What follows is a listing. Return every line of it exactly.

** START GIVEN DATA **

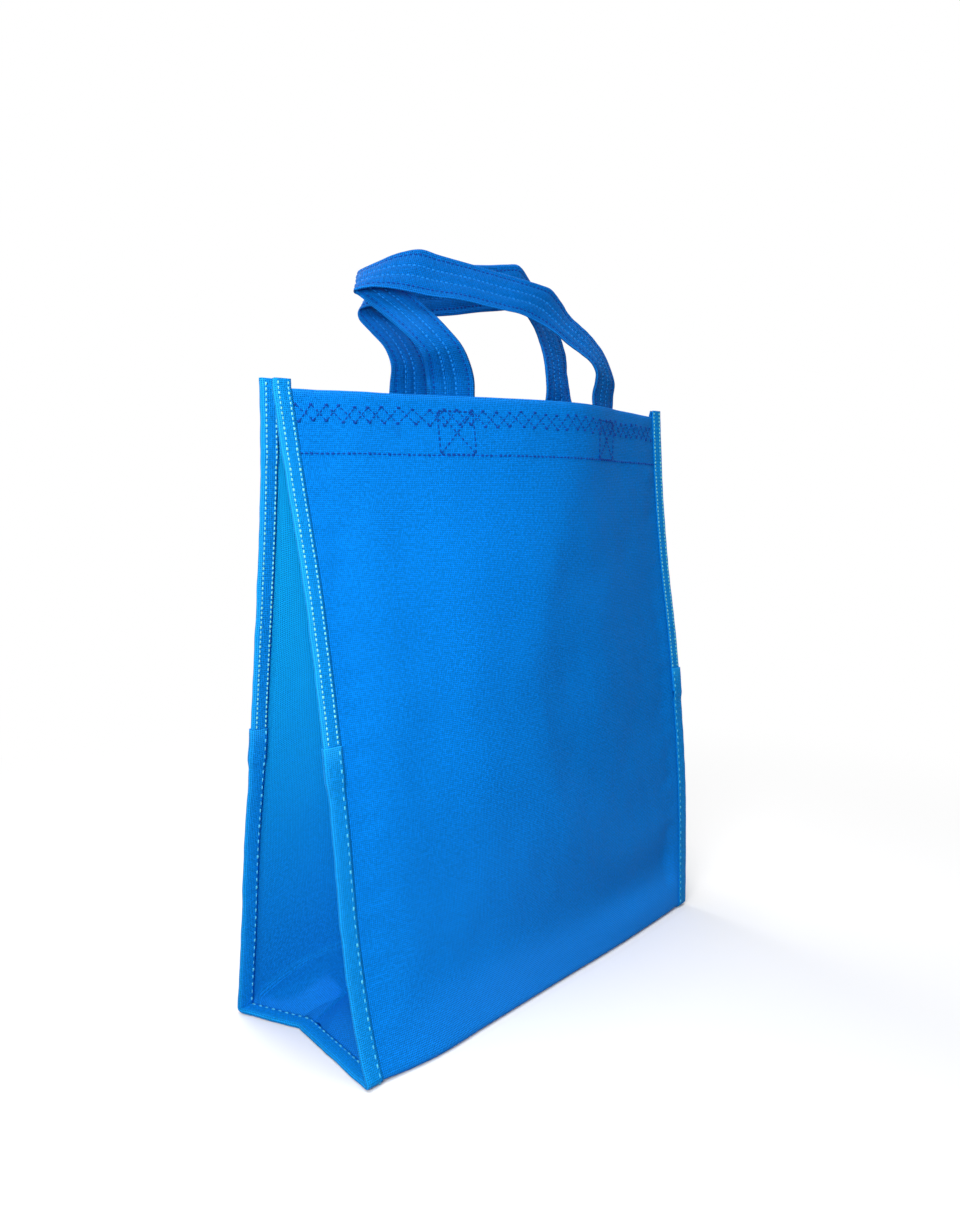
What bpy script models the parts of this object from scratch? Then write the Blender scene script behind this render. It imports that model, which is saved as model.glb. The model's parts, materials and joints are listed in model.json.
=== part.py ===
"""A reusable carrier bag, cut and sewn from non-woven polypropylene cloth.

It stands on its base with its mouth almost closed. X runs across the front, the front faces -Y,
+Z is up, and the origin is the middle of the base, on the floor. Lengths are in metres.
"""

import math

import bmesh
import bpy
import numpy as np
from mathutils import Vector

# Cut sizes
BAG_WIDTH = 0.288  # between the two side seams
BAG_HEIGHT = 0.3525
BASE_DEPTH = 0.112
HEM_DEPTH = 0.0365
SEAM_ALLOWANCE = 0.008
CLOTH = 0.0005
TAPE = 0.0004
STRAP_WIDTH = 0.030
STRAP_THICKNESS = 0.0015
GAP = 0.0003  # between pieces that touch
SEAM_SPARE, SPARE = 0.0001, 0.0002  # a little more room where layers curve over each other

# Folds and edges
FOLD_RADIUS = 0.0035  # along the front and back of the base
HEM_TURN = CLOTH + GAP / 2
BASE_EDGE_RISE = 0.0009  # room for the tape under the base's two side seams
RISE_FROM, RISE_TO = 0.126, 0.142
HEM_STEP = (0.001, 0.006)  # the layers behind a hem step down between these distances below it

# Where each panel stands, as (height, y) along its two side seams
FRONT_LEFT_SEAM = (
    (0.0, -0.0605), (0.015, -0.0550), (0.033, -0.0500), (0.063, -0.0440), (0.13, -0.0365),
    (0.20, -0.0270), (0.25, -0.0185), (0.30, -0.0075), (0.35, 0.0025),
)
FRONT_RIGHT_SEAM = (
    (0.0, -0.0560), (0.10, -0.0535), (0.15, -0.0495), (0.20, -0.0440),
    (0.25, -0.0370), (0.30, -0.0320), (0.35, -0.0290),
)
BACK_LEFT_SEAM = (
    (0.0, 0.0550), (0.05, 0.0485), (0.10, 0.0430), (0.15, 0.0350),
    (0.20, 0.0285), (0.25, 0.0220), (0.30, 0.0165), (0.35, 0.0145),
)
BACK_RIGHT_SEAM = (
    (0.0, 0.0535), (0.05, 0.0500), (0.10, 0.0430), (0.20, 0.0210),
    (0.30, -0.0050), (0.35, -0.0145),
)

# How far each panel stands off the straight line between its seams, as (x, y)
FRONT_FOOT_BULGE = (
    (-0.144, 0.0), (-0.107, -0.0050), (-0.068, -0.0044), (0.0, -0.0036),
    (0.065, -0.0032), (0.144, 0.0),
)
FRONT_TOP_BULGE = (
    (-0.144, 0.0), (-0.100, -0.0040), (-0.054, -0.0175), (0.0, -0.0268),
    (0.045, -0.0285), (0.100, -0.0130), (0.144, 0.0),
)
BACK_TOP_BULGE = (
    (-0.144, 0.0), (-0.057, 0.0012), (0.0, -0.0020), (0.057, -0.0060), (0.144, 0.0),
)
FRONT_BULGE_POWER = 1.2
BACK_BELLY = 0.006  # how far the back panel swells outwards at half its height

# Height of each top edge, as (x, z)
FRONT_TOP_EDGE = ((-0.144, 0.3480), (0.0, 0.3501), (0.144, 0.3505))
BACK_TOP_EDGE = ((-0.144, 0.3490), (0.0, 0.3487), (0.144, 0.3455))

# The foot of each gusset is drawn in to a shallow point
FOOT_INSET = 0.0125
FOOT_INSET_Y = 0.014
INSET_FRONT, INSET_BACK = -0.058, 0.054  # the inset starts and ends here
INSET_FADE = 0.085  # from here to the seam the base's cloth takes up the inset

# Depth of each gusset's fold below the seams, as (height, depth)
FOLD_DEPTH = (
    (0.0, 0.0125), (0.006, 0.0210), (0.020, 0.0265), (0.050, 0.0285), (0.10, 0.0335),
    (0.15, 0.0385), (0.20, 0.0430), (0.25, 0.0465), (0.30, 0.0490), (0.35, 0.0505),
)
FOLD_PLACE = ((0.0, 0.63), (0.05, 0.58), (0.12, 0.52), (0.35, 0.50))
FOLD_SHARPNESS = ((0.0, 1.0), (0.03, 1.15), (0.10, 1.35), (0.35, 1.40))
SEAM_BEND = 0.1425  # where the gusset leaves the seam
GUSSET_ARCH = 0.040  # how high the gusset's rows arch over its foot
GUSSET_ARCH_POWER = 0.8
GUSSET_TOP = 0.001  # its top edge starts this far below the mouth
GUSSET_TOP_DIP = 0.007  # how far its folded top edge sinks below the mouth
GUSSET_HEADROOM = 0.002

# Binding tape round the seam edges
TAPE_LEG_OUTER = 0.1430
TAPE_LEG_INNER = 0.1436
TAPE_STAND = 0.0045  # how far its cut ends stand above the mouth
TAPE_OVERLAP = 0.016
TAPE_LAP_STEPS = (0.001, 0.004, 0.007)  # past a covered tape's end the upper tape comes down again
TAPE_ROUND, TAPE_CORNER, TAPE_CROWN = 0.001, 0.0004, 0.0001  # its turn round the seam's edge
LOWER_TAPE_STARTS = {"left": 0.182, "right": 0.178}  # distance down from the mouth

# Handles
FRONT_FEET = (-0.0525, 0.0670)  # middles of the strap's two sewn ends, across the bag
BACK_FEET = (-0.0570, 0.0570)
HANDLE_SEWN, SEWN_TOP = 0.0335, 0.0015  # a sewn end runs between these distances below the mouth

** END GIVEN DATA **

_TASK ANSWER_
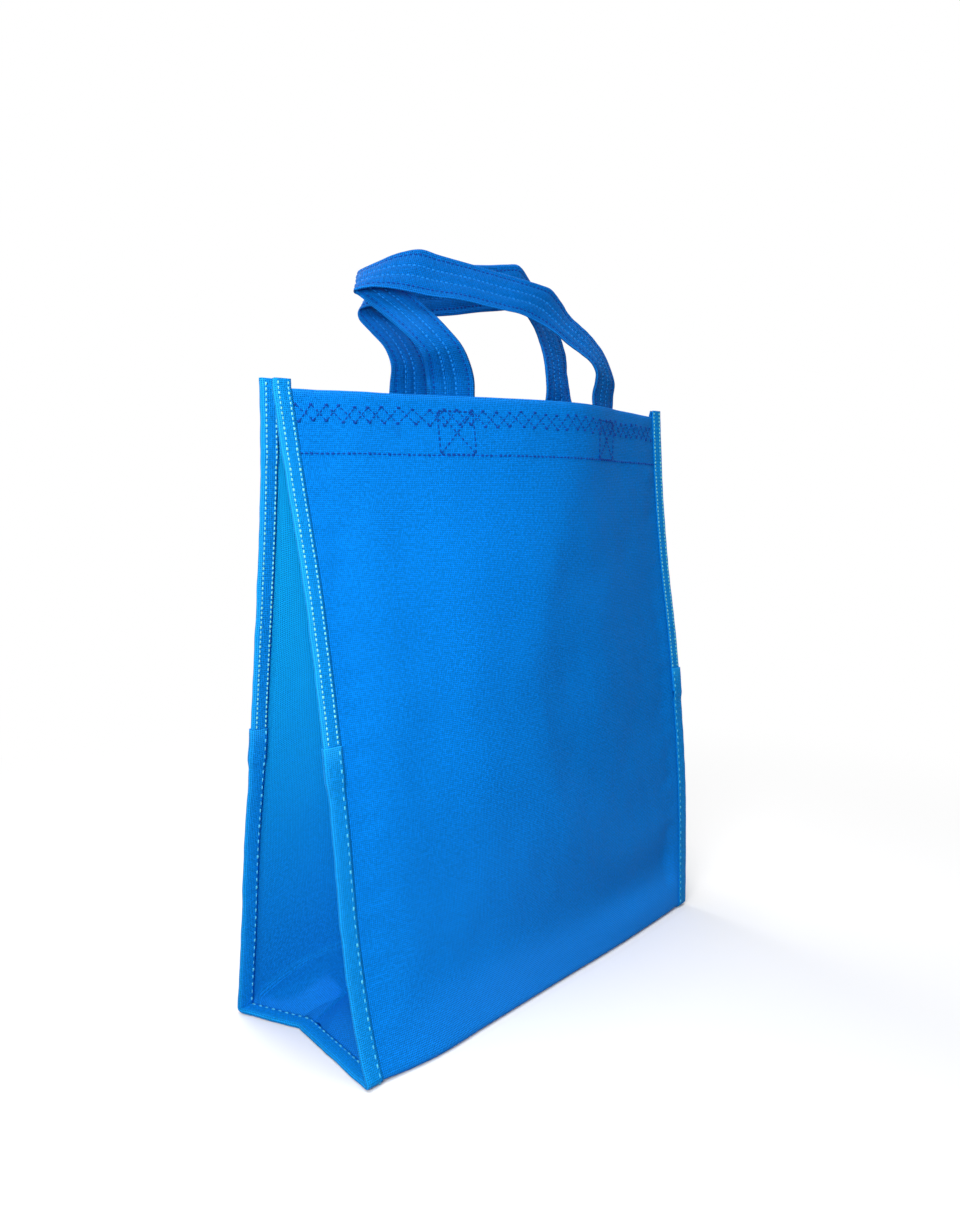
What bpy script models the parts of this object from scratch? Then write the Blender scene script behind this render. It imports that model, which is saved as model.glb. The model's parts, materials and joints are listed in model.json.
=== part.py ===
"""A reusable carrier bag, cut and sewn from non-woven polypropylene cloth.

It stands on its base with its mouth almost closed. X runs across the front, the front faces -Y,
+Z is up, and the origin is the middle of the base, on the floor. Lengths are in metres.
"""

import math

import bmesh
import bpy
import numpy as np
from mathutils import Vector

# Cut sizes
BAG_WIDTH = 0.288  # between the two side seams
BAG_HEIGHT = 0.3525
BASE_DEPTH = 0.112
HEM_DEPTH = 0.0365
SEAM_ALLOWANCE = 0.008
CLOTH = 0.0005
TAPE = 0.0004
STRAP_WIDTH = 0.030
STRAP_THICKNESS = 0.0015
GAP = 0.0003  # between pieces that touch
SEAM_SPARE, SPARE = 0.0001, 0.0002  # a little more room where layers curve over each other

# Folds and edges
FOLD_RADIUS = 0.0035  # along the front and back of the base
HEM_TURN = CLOTH + GAP / 2
BASE_EDGE_RISE = 0.0009  # room for the tape under the base's two side seams
RISE_FROM, RISE_TO = 0.126, 0.142
HEM_STEP = (0.001, 0.006)  # the layers behind a hem step down between these distances below it

# Where each panel stands, as (height, y) along its two side seams
FRONT_LEFT_SEAM = (
    (0.0, -0.0605), (0.015, -0.0550), (0.033, -0.0500), (0.063, -0.0440), (0.13, -0.0365),
    (0.20, -0.0270), (0.25, -0.0185), (0.30, -0.0075), (0.35, 0.0025),
)
FRONT_RIGHT_SEAM = (
    (0.0, -0.0560), (0.10, -0.0535), (0.15, -0.0495), (0.20, -0.0440),
    (0.25, -0.0370), (0.30, -0.0320), (0.35, -0.0290),
)
BACK_LEFT_SEAM = (
    (0.0, 0.0550), (0.05, 0.0485), (0.10, 0.0430), (0.15, 0.0350),
    (0.20, 0.0285), (0.25, 0.0220), (0.30, 0.0165), (0.35, 0.0145),
)
BACK_RIGHT_SEAM = (
    (0.0, 0.0535), (0.05, 0.0500), (0.10, 0.0430), (0.20, 0.0210),
    (0.30, -0.0050), (0.35, -0.0145),
)

# How far each panel stands off the straight line between its seams, as (x, y)
FRONT_FOOT_BULGE = (
    (-0.144, 0.0), (-0.107, -0.0050), (-0.068, -0.0044), (0.0, -0.0036),
    (0.065, -0.0032), (0.144, 0.0),
)
FRONT_TOP_BULGE = (
    (-0.144, 0.0), (-0.100, -0.0040), (-0.054, -0.0175), (0.0, -0.0268),
    (0.045, -0.0285), (0.100, -0.0130), (0.144, 0.0),
)
BACK_TOP_BULGE = (
    (-0.144, 0.0), (-0.057, 0.0012), (0.0, -0.0020), (0.057, -0.0060), (0.144, 0.0),
)
FRONT_BULGE_POWER = 1.2
BACK_BELLY = 0.006  # how far the back panel swells outwards at half its height

# Height of each top edge, as (x, z)
FRONT_TOP_EDGE = ((-0.144, 0.3480), (0.0, 0.3501), (0.144, 0.3505))
BACK_TOP_EDGE = ((-0.144, 0.3490), (0.0, 0.3487), (0.144, 0.3455))

# The foot of each gusset is drawn in to a shallow point
FOOT_INSET = 0.0125
FOOT_INSET_Y = 0.014
INSET_FRONT, INSET_BACK = -0.058, 0.054  # the inset starts and ends here
INSET_FADE = 0.085  # from here to the seam the base's cloth takes up the inset

# Depth of each gusset's fold below the seams, as (height, depth)
FOLD_DEPTH = (
    (0.0, 0.0125), (0.006, 0.0210), (0.020, 0.0265), (0.050, 0.0285), (0.10, 0.0335),
    (0.15, 0.0385), (0.20, 0.0430), (0.25, 0.0465), (0.30, 0.0490), (0.35, 0.0505),
)
FOLD_PLACE = ((0.0, 0.63), (0.05, 0.58), (0.12, 0.52), (0.35, 0.50))
FOLD_SHARPNESS = ((0.0, 1.0), (0.03, 1.15), (0.10, 1.35), (0.35, 1.40))
SEAM_BEND = 0.1425  # where the gusset leaves the seam
GUSSET_ARCH = 0.040  # how high the gusset's rows arch over its foot
GUSSET_ARCH_POWER = 0.8
GUSSET_TOP = 0.001  # its top edge starts this far below the mouth
GUSSET_TOP_DIP = 0.007  # how far its folded top edge sinks below the mouth
GUSSET_HEADROOM = 0.002

# Binding tape round the seam edges
TAPE_LEG_OUTER = 0.1430
TAPE_LEG_INNER = 0.1436
TAPE_STAND = 0.0045  # how far its cut ends stand above the mouth
TAPE_OVERLAP = 0.016
TAPE_LAP_STEPS = (0.001, 0.004, 0.007)  # past a covered tape's end the upper tape comes down again
TAPE_ROUND, TAPE_CORNER, TAPE_CROWN = 0.001, 0.0004, 0.0001  # its turn round the seam's edge
LOWER_TAPE_STARTS = {"left": 0.182, "right": 0.178}  # distance down from the mouth

# Handles
FRONT_FEET = (-0.0525, 0.0670)  # middles of the strap's two sewn ends, across the bag
BACK_FEET = (-0.0570, 0.0570)
HANDLE_SEWN, SEWN_TOP = 0.0335, 0.0015  # a sewn end runs between these distances below the mouth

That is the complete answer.